The Vatican has just issued a statement about an article written by long-time friend of Pope Francis and recognized Italian reporter Eugenio Scalfari.
In his account, reportedly published in yesterday's issue of La Repubblica, Scalfari maintains that Pope Francis denied the divinity of Christ.
Two key quotes here for context; again, this is Scalfari reporting what he says the Pope said to him.
First, "They are the proven proof that Jesus of Nazareth, once having become a man, was, though a man of exceptional virtues, not at all a God."
Scalfari says that is what the Pope told him.
Then, moving on, Scalfari gives his own personal impression of what the Pope actually thinks, based on their conversation and their long-term friendship.
Scalfari's words here: "Pope Francis conceives Christ as Jesus of Nazareth, man, not God incarnate. Once incarnate, Jesus stops being a God and becomes a man until his death on the cross."

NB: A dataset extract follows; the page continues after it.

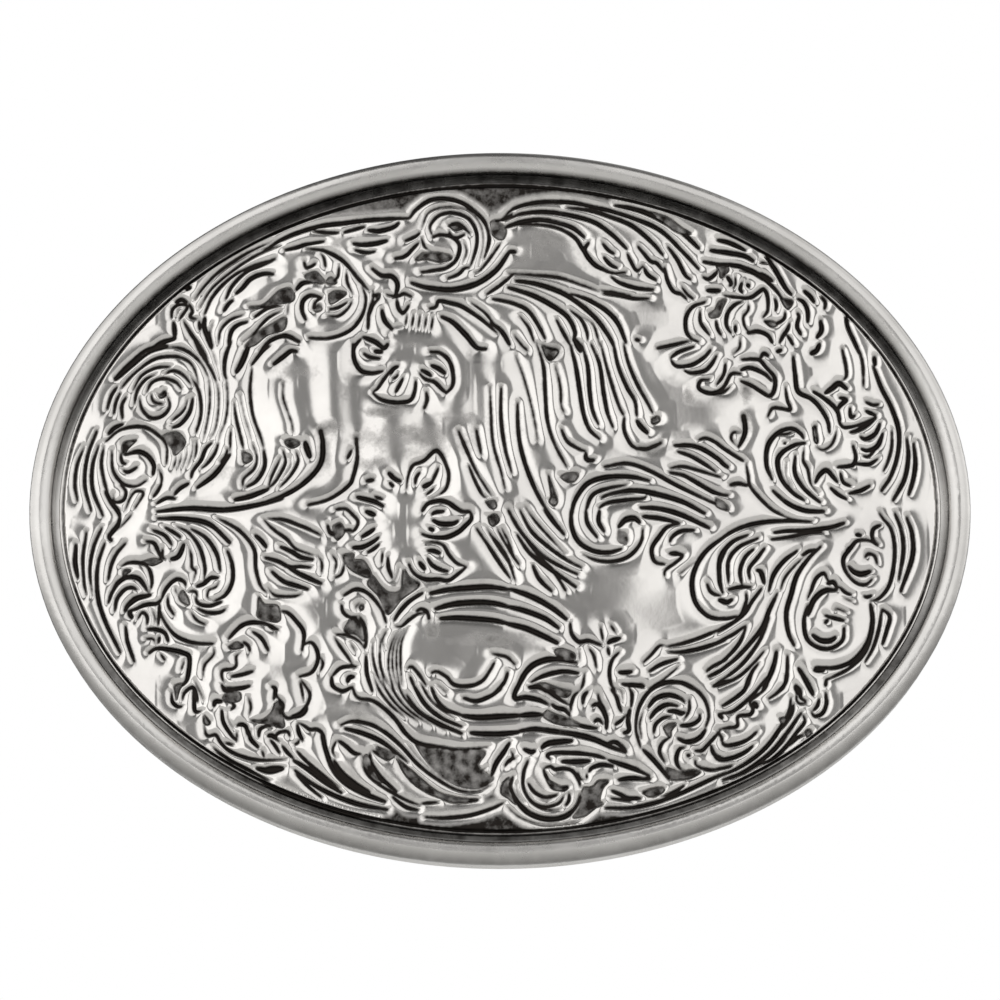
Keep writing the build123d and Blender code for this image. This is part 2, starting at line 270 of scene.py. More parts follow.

The report has caused an international firestorm in social media — as news begins to spread, speculation that the Pope may subscribe to the Arian heresy.
The Vatican, just moments ago, immediately shifted into high-gear damage control and issued the following statement:
As has been affirmed in other occasions, the words that Dr. Eugenio Scalfari attributes between quotes to the Holy Father during his colloquies held with him cannot be considered as a faithful account of what was effectively said, but represent more a personal and free interpretation of that which he heard, as appears entirely evident from what was written today concerning the divinity of Jesus Christ.
That is the relevant part of the statement, and it, in itself, is now creating its own firestorm because it does not actually deny Scalfari's characterization, merely hinting at the possibility.
Likewise, it does not affirm in any fashion that Pope Francis does indeed hold the divinity of Christ during Our Savior's earthly ministry.
So the overarching question has moved from "is what Scalfari reported true?" to "does Pope Francis absolutely and unequivocally declare his full and entire belief in the divinity of Christ while He was present on earth and prior to His death on the cross?"
Scalfari said the Pope does not.
The Vatican, so far, has not responded.
Stay tuned on this one. Given the current climate in the Church, this story appears to not be going away anytime soon.
What is needed from Rome is a flat-out denial of the report, not just a vaguely worded statement left open to interpretation.
Also needed: a clear affirmation of the Pope's belief in Our Lord's divinity.